Provide nothing beyond the count of lines that include the string "materials".

Information shown:
##########
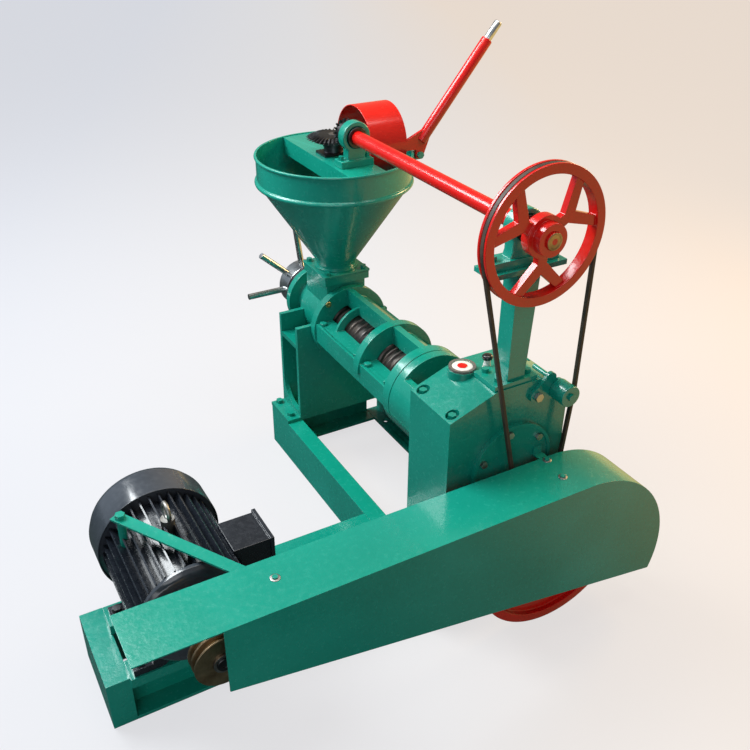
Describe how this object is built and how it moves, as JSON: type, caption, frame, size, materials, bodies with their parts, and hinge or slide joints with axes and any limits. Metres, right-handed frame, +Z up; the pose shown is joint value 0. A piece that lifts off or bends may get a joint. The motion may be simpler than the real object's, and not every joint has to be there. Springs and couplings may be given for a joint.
{
  "type": "screw oil press",
  "caption": "Screw oil press on a skid with gear reducer, belt drive, guarded electric motor, powered hopper feeder and handwheel adjuster.",
  "frame": {"origin": "centre of the four anchor holes, on the floor under the skid", "axes": "+X along the belt guard from motor to large pulley, +Y from gearbox to hopper along the press, +Z up"},
  "size_m": [1.2541, 1.1336, 1.1198],
  "materials": {
    "green": "gloss enamel",
    "green_sheet": "gloss enamel",
    "red": "gloss enamel",
    "lever_paint": "gloss enamel",
    "bolt_steel": "zinc plated",
    "ring_steel": "oiled, bright edges",
    "worn_steel": "turned",
    "bevel_iron": "machined teeth",
    "bright_steel": "turned, bright",
    "dark_steel": "blackened",
    "bearing_black": "dark",
    "brass": "satin",
    "glass": "clear over white",
    "belt_rubber": "worn rubber",
    "pulley_iron": "machined, stained",
    "motor_paint": "satin enamel",
    "cowl_paint": "gloss enamel",
    "fan_plastic": "moulded"
  },
  "bodies": {
    "frame": {"skid_left_rail": "green_sheet", "skid_right_rail": "green_sheet", "skid_cross_members": "green_sheet", "motor_base_end": "green_sheet", "motor_base_rails": "green_sheet", "motor_pads": "green_sheet", "rear_stand": "green", "feed_block": "green", "press_body_upper": "green", "press_body_lower": "green", "body_bolts": "green", "machine_bolts": "bolt_steel", "feed_rings": "ring_steel", "main_rings": "ring_steel", "fine_rings": "ring_steel", "cake_housing": "green", "gearbox_case": "green", "gearbox_cover": "green", "bearing_cover": "green", "shaft_bearings": "bearing_black", "sight_glass": "glass", "breather": "brass", "feed_belt": "belt_rubber", "hopper": "green_sheet", "hopper_beam": "green_sheet", "pillow_blocks": "green", "column": "green_sheet", "belt_guard": "green_sheet", "guard_brace": "green_sheet", "hinge_lug": "green", "adjuster_sleeve": "green", "motor_frame": "motor_paint", "fan_cover": "cowl_paint", "terminal_box": "motor_paint", "eyebolt": "bolt_steel"},
    "drive_input": {"input_shaft": "worn_steel", "big_pulley": "red", "small_pulley": "red"},
    "drive_lay": {"lay_shaft": "worn_steel", "lay_gear": "worn_steel"},
    "main_screw": {"press_screw": "worn_steel", "output_gear": "worn_steel"},
    "rotor": {"motor_rotor": "worn_steel", "motor_pulley": "pulley_iron", "cooling_fan": "fan_plastic"},
    "feed_drive": {"feed_shaft": "red", "feed_pulley": "red", "bevel_pinion": "bevel_iron"},
    "feed_auger": {"auger": "worn_steel", "bevel_gear": "bevel_iron"},
    "tensioner": {"tension_arm": "green"},
    "roller": {"tension_roller": "green"},
    "guard_lever": {"gear_guard": "red", "lever": "lever_paint", "lever_tip": "bright_steel"},
    "handwheel": {"handwheel_hub": "bright_steel", "handwheel_rods": "bright_steel"},
    "thrust": {"thrust_sleeve": "bright_steel"},
    "locknut": {"lock_ring": "dark_steel"}
  },
  "joints": [
    {"name": "input_spin", "type": "hinge", "parent": "frame", "child": "drive_input", "pos_m": [0.072, -0.4, 0.2], "axis": [0, 1, 0], "continuous": true},
    {"name": "lay_spin", "type": "hinge", "parent": "frame", "child": "drive_lay", "pos_m": [-0.01425, -0.33, 0.24215], "axis": [0, 1, 0], "continuous": true},
    {"name": "screw_spin", "type": "hinge", "parent": "frame", "child": "main_screw", "pos_m": [0.01, 0, 0.378], "axis": [0, 1, 0], "continuous": true},
    {"name": "motor_spin", "type": "hinge", "parent": "frame", "child": "rotor", "pos_m": [-0.643, -0.3, 0.268], "axis": [0, 1, 0], "continuous": true},
    {"name": "feed_spin", "type": "hinge", "parent": "frame", "child": "feed_drive", "pos_m": [0.01, -0.1, 0.869], "axis": [0, 1, 0], "continuous": true},
    {"name": "auger_spin", "type": "hinge", "parent": "frame", "child": "feed_auger", "pos_m": [0.01, 0.3485, 0.7], "axis": [0, 0, 1], "continuous": true},
    {"name": "tensioner_swing", "type": "hinge", "parent": "frame", "child": "tensioner", "pos_m": [0.056, -0.407, 0.524], "axis": [0, 1, 0], "range_deg": [-15, 0]},
    {"name": "roller_spin", "type": "hinge", "parent": "tensioner", "child": "roller", "pos_m": [0.1055, -0.428, 0.528], "axis": [0, 1, 0], "continuous": true},
    {"name": "guard_lift", "type": "hinge", "parent": "frame", "child": "guard_lever", "pos_m": [0.19429, 0.262, 0.797], "axis": [0, 1, 0], "range_deg": [0, 55]},
    {"name": "handwheel_turn", "type": "hinge", "parent": "frame", "child": "handwheel", "pos_m": [0.01, 0.545, 0.378], "axis": [0, 1, 0], "range_deg": [-360, 360]},
    {"name": "thrust_travel", "type": "slide", "parent": "frame", "child": "thrust", "axis": [0, 1, 0], "range_m": [-0.0041, 0.0041]},
    {"name": "locknut_turn", "type": "hinge", "parent": "frame", "child": "locknut", "pos_m": [0.01, 0.5, 0.378], "axis": [0, 1, 0], "range_deg": [-180, 180]}
  ],
  "couplings": [
    {"joint": "lay_spin", "follows": "input_spin", "ratio": -0.33333},
    {"joint": "screw_spin", "follows": "input_spin", "ratio": 0.10897},
    {"joint": "motor_spin", "follows": "input_spin", "ratio": 3.8511},
    {"joint": "feed_spin", "follows": "input_spin", "ratio": 0.26829},
    {"joint": "auger_spin", "follows": "input_spin", "ratio": -0.12626},
    {"joint": "thrust_travel", "follows": "handwheel_turn", "m_per_rad": 0.00063662}
  ]
}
##########
The result:
2